Data centers are cropping up around the country, providing centralized computer server and storage capacity for both internet superstars like Google and Facebook as well as a much longer list of brick-and-mortar businesses. Data centers can consume significant amounts of electricity, so data center owners work hard to manage their energy costs and improve their energy efficiency.
Much of a data center's energy budget goes to keeping the servers and the building's airspace cool. Traditionally, this might include mechanical chillers -- effectively, powerful air conditioning units. To manage energy costs and environmental footprints, some data centers are turning to more passive cooling resources. Google recently announced that it is using recycled gray water from a local public water treatment facility to cool its data center in Douglas County, Georgia.
The Douglasville-Douglas County Water and Sewer Authority collects wastewater from local communities, treats it, and releases it into the Chattahoochee River. Google worked with the water and sewer authority to divert up to 30% of the water that would otherwise flow into the river to a special side-stream treatment plant. Once cleaned, this water is piped about 5 miles to Google's data center, where it is used for cooling.

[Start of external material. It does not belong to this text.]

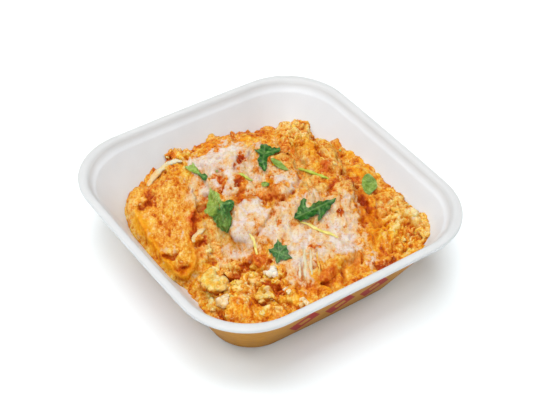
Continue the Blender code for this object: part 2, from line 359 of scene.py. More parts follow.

Google's data center relies primarily on evaporative cooling. It takes energy to evaporate liquid water; as a consequence, you can use evaporating water to remove heat from air or other materials. (Think of the cooling effect of a dry breeze on wet skin.) Much of the water evaporates through this cooling process; Google sends any remaining cooling water to an on-site effluent treatment plant, from which the water is returned to the Chattahoochee River.
Using recycled water to cool data centers can save energy compared to mechanical chillers. Where clean water is scarce or expensive, the ability to use recycled water for cooling could also open up new capacity for data centers. Will more data centers turn to recycled gray water for evaporative cooling and energy cost management?